Upstairs at the Goldsmiths Centre for Contemporary Art in London is a drab white room containing two screens, a sofa and a white table. Part of Pilvi Takala’s show, ‘On Discomfort’, these screens are playing The Trainee (2008). On one, the Finnish artist rides up and down in an elevator, all day, in the Helsinki offices of the accountancy firm Deloitte. A hidden camera, about chest level, focuses on the reactions of her colleagues, who seem to regard her with a mixture of apprehension and amusement. On the other is a powerpoint presentation composed of photos of Takala in an office: we see her sit at an empty desk and stare into space, a method she describes as ‘brainwork’ to passing colleagues.
The result is unsettling and oddly funny, but it also induces a sense of envy in the viewer. Who hasn’t sat behind a desk all day, wondering how little work one could do and not arouse any suspicion? On this count, Takala deliberately fails. Emails from her colleagues flash up on the screen, some saying she’s weird, funny but also ‘scary to some extent’, others asking if she has ‘mental problems’.
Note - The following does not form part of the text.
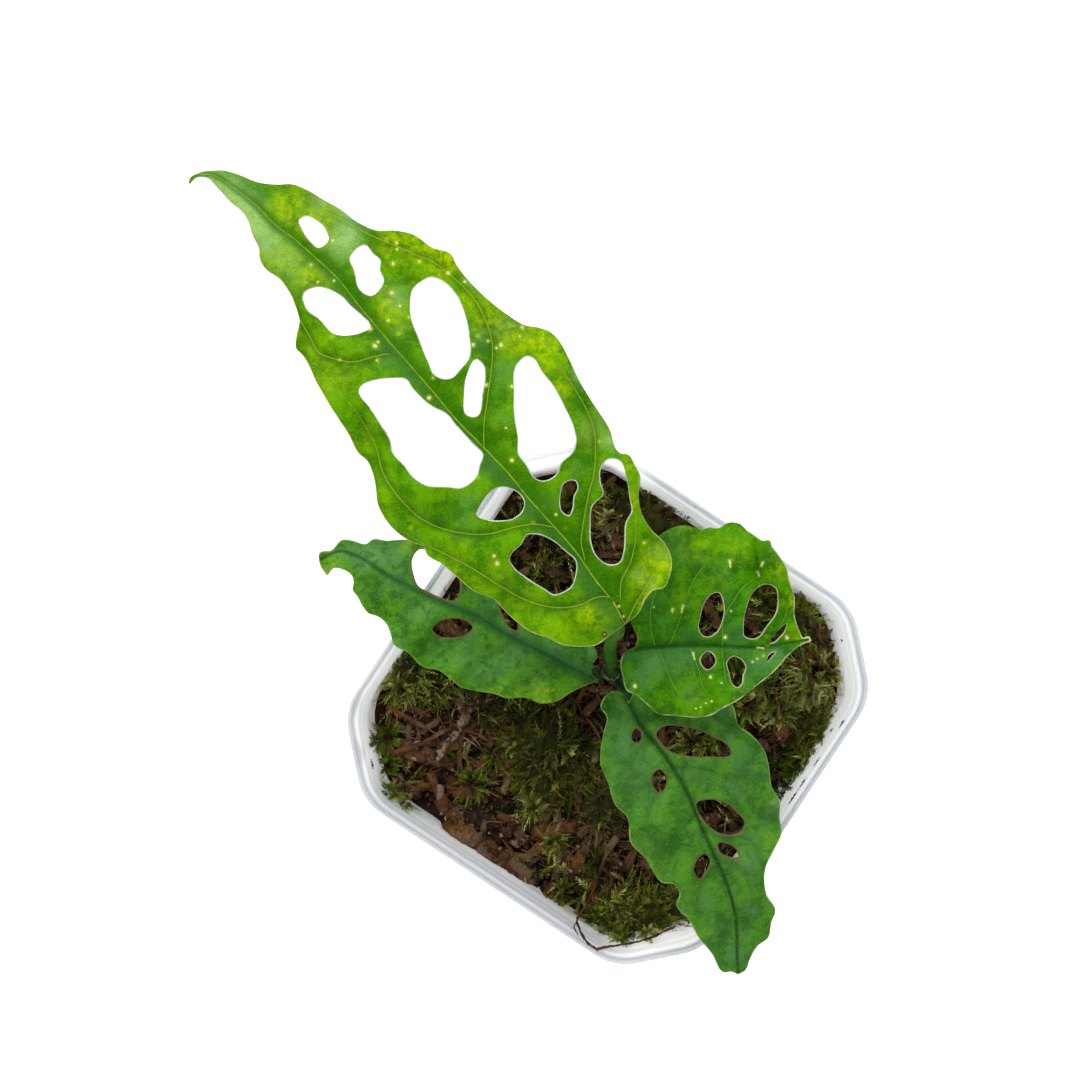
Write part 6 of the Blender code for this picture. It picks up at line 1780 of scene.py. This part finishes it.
def cushion(middle, length, width, height, turn, draw):
    """The dark mound under a cushion's sprigs, as rings: an ellipse with lobes, 0.72 height * (1 - r^2)^0.6 thick at
    the share r, rough by seeded waves. Gives its points and faces and a function for places on it."""
    x0, y0, _ = seen(*middle, SOIL_TOP)
    turn = math.radians(turn) + VIEW_TURN
    along, across = np.array((math.cos(turn), math.sin(turn))), np.array((-math.sin(turn), math.cos(turn)))
    phases = draw.uniform(0, 6, 2)

    def place(angle, share):
        lobes = 1 + 0.09 * np.sin(3 * angle + phases[0]) + 0.07 * np.sin(5 * angle + phases[1])
        far = (np.cos(angle) * lobes * length / 2 * share)[..., None] * along
        flat = np.array((x0, y0)) + far + (np.sin(angle) * lobes * width / 2 * share)[..., None] * across
        flat = flat / np.maximum(reach_of(flat), 1)[..., None]
        rough = 1 + 0.28 * waves(flat, 3.4 * MM, 101)
        up = 0.2 * MM + 0.72 * height * np.maximum(1 - share**2, 0) ** 0.6 * rough
        return np.concatenate((flat, (soil_height(flat[..., 0], flat[..., 1]) + up)[..., None]), axis=-1)

    top = place(*np.broadcast_arrays(np.arange(48) / 48 * math.tau, np.linspace(1, 0.04, 14)[:, None]))
    foot = top[:1] - (0, 0, 0.9 * MM)
    rings = np.concatenate((foot, top))[None]
    base = foot[0].mean(axis=0)[None]
    return closed_rings(rings, base, place(np.array(0.0), np.array(0.0))[None]), place


def moss_piece(name, sprig_facts, draw, body=None, node=None):
    """One piece from sprigs and, on a cushion, the dark mound under them (points, walls, caps)."""
    points, leaves, tone = sprigs(*sprig_facts, draw)
    groups = [leaves]
    if body:
        groups = [np.concatenate((leaves, body[1] + len(points))), body[2] + len(points)]
        points = np.concatenate((points, body[0]))
        # the mound takes a dark tone and about half of the painted inner shade
        tone = np.concatenate((tone, np.broadcast_to((0.2, 0.3, 0.3), body[0].shape)))
    add_piece(name, points, groups, moss_paint, {"tone": tone}, node)


for index, (name, middle, length, width, height, turn, tone) in enumerate(MOSS):
    draw = np.random.default_rng(110 + index)
    body, place = cushion(middle, length * MM, width * MM, height * MM, turn, draw)
    count = int(0.85 * length * width)
    angle, share = draw.uniform(0, math.tau, count), np.sqrt(draw.uniform(0, 1, count)) * 0.97
    roots_at = place(angle, share) - (0, 0, 0.5 * MM)
    outwards = unit(place(angle, np.minimum(share + 0.1, 1.0)) - place(angle, share), 1e-9)
    way = outwards * (0.2 + 0.6 * share[:, None]) + (0, 0, 0.34) + draw.normal(0, 0.62, (count, 3)) * (1, 1, 0.35)
    shades = np.clip(tone + 0.3 * waves(roots_at, 7 * MM, 120) + draw.normal(0, 0.15, count), 0.05, 1)
    lengths, leaf_lengths = draw.uniform(2.6, 7.0, count) * MM, draw.uniform(0.6, 1.5, count) * MM
    moss_piece(name + "_sprigs", (roots_at, unit(way), lengths, leaf_lengths, shades), draw, body, name)

# %% Sprigs between the cushions
# Where moss is thick and where bark lies bare: pixel, radius in pixels and weight
MOSS_RICH = (
    (400, 690, 34, 1.0), (400, 780, 18, 0.9), (520, 720, 60, 0.9), (530, 815, 26, 1.0),
    (640, 915, 46, 1.0), (560, 880, 16, 0.8), (600, 800, 36, 0.8), (815, 750, 34, 1.0), (790, 690, 34, 0.9),
    (825, 675, 14, 0.7), (800, 610, 18, 1.0), (640, 505, 40, 1.0), (600, 620, 30, 0.5), (760, 600, 30, 0.6),
    (690, 600, 26, 0.3), (550, 560, 24, 0.4), (460, 590, 20, 0.4), (760, 720, 26, 0.6), (720, 740, 26, 0.6),
)
BARK_BARE = (
    (478, 845, 40, 1.3), (428, 755, 34, 1.0), (408, 718, 16, 0.8), (655, 872, 20, 1.2), (558, 828, 20, 0.9),
    (445, 790, 26, 0.8), (562, 862, 20, 0.5), (806, 655, 18, 0.9), (590, 850, 18, 0.5), (782, 700, 10, 0.5),
    (826, 648, 20, 1.2), (768, 744, 20, 1.2), (390, 786, 14, 1.0), (462, 728, 14, 1.2), (452, 629, 12, 1.0),
)


def pixels_of(places):
    """The pixels at which places are seen: `seen` turned round."""
    cos, sin = math.cos(VIEW_TURN), math.sin(VIEW_TURN)
    right = places[:, 0] * cos + places[:, 1] * sin + POT_OFFSET[0]
    up = -places[:, 0] * sin + places[:, 1] * cos - POT_OFFSET[1]
    depth = (EYE_HEIGHT - places[:, 2]) * PIXEL_SLOPE
    return FRAME_MIDDLE + np.column_stack((right / depth, -up / depth))


draw = np.random.default_rng(131)
flat = scattered(3400, draw, 0.985, 2.8 * MM)
places = np.column_stack((flat, soil_height(flat[:, 0], flat[:, 1]) - 0.3 * MM))
pixels = pixels_of(places)
chance = 0.22 + 0.75 * gathered(pixels, MOSS_RICH) - 0.9 * gathered(pixels, BARK_BARE)
chance = chance + 0.12 * waves(flat, 9 * MM, 132) + 0.4 * (reach_of(places) > 0.9)
places = places[draw.uniform(0, 1, len(places)) < chance]
count = len(places)
way = np.column_stack((draw.normal(0, 0.85, (count, 2)), draw.uniform(0.1, 0.6, count)))
way[:, :2] -= 0.5 * places[:, :2] / KEPT_HALF * (reach_of(places) > 0.85)[:, None]
shades = 0.40 + 0.6 * (reach_of(places) - 0.6) + 0.32 * waves(places, 11 * MM, 133) + draw.normal(0, 0.22, count)
lengths, leaf_lengths = draw.uniform(2.6, 8.0, count) * MM, draw.uniform(0.6, 1.5, count) * MM
moss_piece("moss_scattered", (places, unit(way), lengths, leaf_lengths, np.clip(shades, 0, 1)), draw)
print("scattered sprigs:", count)

# %% Tufts seen one by one
# Middle pixel, radius in pixels, and shade from dry brown through olive to pale yellow-green
TUFTS = (
    (400, 686, 20, 0.90), (437, 690, 14, 0.64), (482, 712, 15, 0.14), (386, 738, 13, 0.70), (396, 790, 10, 0.82),
    (388, 766, 9, 0.66), (472, 782, 14, 0.66), (514, 744, 12, 0.92), (495, 754, 12, 0.55), (582, 746, 14, 0.40),
    (534, 808, 11, 0.86), (553, 840, 11, 0.80), (562, 893, 10, 0.60), (598, 862, 11, 0.42), (604, 916, 12, 0.66),
    (650, 912, 14, 0.72), (678, 904, 12, 0.76), (799, 612, 13, 0.74), (816, 672, 22, 0.97), (797, 664, 14, 0.66),
    (773, 694, 16, 0.72), (748, 706, 14, 0.84), (825, 698, 12, 0.97), (819, 728, 16, 0.86), (797, 722, 12, 0.50),
    # The tuft at (692, 742), under the front leaf, is paler than its own colour: painted light under the leaf.
    (798, 764, 15, 0.68), (692, 742, 16, 0.87), (760, 602, 10, 0.45), (737, 674, 10, 0.62), (645, 502, 14, 0.10),
    (657, 510, 12, 0.60), (612, 520, 9, 0.97), (545, 574, 12, 0.48), (570, 500, 8, 0.5), (632, 925, 12, 0.6),
    (540, 700, 11, 0.80), (566, 722, 10, 0.72), (560, 770, 10, 0.78), (526, 776, 10, 0.70), (590, 776, 9, 0.70),
    (604, 812, 10, 0.78), (806, 690, 18, 0.99), (780, 712, 14, 0.96), (836, 668, 10, 0.86), (760, 684, 12, 0.95),
    (812, 756, 12, 0.84), (620, 908, 11, 0.95), (664, 922, 10, 0.90), (412, 672, 14, 0.90), (708, 746, 10, 0.80),
)
# Tufts that climb the pot's wall, 3 to 8 mm over the soil
CLIMBING = (
    (808, 768, 12, 0.66), (798, 774, 12, 0.50), (804, 758, 12, 0.74), (786, 792, 8, 0.40), (818, 750, 10, 0.72),
    (828, 734, 8, 0.66), (392, 806, 8, 0.80), (384, 792, 8, 0.66), (374, 742, 8, 0.62), (646, 934, 8, 0.80),
    (620, 932, 8, 0.70), (820, 640, 8, 0.12),
)
draw = np.random.default_rng(141)
sets = []
for index, (u, v, radius, shade) in enumerate(TUFTS + CLIMBING):
    count = int(3.4 * radius)
    climbs = index >= len(TUFTS)
    spread = radius * MM * 0.24
    heading, off = draw.uniform(0, math.tau, count), np.sqrt(draw.uniform(0, 1, count))
    round_middle = np.column_stack((np.cos(heading), np.sin(heading)))
    flat = seen(u, v, SOIL_TOP + 2 * MM)[:2] + round_middle * (0.45 * spread * off)[:, None]
    above = draw.uniform(3.0, 8.0, count) * MM if climbs else draw.uniform(0.4, 2.2, count) * MM
    kept_inside(flat, 1 + climbs * wall_lean(above))
    root = np.column_stack((flat, soil_height(flat[:, 0], flat[:, 1]) + above))
    way = np.column_stack((round_middle * (0.35 + 0.9 * off)[:, None], draw.uniform(0.1, 0.7, count)))
    way[:, :2] += draw.normal(0, 0.25, (count, 2))
    lengths = spread * draw.uniform(0.7, 1.35, count)
    sets.append((root, unit(way), lengths, np.clip(shade + draw.normal(0, 0.10, count), 0, 1)))
root, way, lengths, shades = (np.concatenate(rows) for rows in zip(*sets))
moss_piece("moss_tufts", (root, way, lengths, draw.uniform(0.5, 1.15, len(root)) * MM, shades), draw)
print("tufts:", len(sets), "with", len(root), "sprigs")

# %% [markdown]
Much of Takala’s work explores the rituals and unspoken codes that govern institutions. She infiltrates a range of ‘organisations’ – from a singles’ dance class for the elderly in Estonia to an online messaging service in the United States where users pay to have a pretend girlfriend or boyfriend text them. In Snow White (2009), the artist wears an adult Snow White costume to Euro Disney and is stopped from entering by a security guard who explains the children may confuse her for the real character. ‘I thought the real Snow White was a drawing?’, she replies. In The Stroker (2018), you can’t look away as Takala walks through the space of Second Home, a co-working space in east London. She is moonlighting as Nina, a ‘stroker’ from a fictional wellness company who walks around gently touching people on the arm or shoulder. It’s the only work in which Takala uses actors rather than real people, allowing her to draw out interactions for a second longer than is necessary. The film is shot from above to show how people contort to avoid her contact.
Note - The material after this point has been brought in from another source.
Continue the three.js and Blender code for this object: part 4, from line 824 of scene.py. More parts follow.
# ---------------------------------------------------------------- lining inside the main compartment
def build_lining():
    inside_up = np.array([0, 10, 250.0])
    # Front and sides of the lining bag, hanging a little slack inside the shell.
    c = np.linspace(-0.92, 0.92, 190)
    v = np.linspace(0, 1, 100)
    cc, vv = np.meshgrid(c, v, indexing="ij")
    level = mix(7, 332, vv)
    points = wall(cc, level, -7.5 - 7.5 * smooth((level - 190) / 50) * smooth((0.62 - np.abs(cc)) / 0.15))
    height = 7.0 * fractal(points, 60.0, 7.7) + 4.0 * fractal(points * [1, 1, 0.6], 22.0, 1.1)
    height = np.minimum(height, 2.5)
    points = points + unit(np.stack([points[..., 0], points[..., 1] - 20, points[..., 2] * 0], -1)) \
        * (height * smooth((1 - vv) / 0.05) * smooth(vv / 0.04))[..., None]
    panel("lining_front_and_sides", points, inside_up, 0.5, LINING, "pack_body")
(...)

In the basement of the gallery is Close Watch (2022), an uneasy, measured installation hidden behind a long wall of one-way mirrors, mimicking a control room. In 2021, Takala worked in a Finnish mall as a guard for Securitas, a private security firm. Two days before her stint is up, her colleagues Google her. Shortly after, Takala invites them to take part in a filmed workshop based on Forum Theatre, where they role-play interactions with customers. Takala’s ‘just asking questions’ demeanour, along with her placid open expression, pushes the workshop in unnerving directions. We see the participants move through the fraught spaces of what one can and can’t say – about, for example, bad behaviour and racist jokes, with a frankness that is disarming.
Although Takala employs the same tactics across her work – waiting for people to make the first move, inserting herself into the margins of an institution – they never become predictable. The exhibition guide likens them to what sociologists call ‘breaching’ – changing the rules of a situation to see what the limits are – and the results are entertaining and cringe-inducing. As her work lingers on feelings that most of us try to avoid, it becomes clear that Takala is less interested in resolving the situations in which she puts herself than in ridiculing life’s banal formalities.
‘Pilvi Takala: On Discomfort’ is at Goldsmiths CCA, London, until 4 June.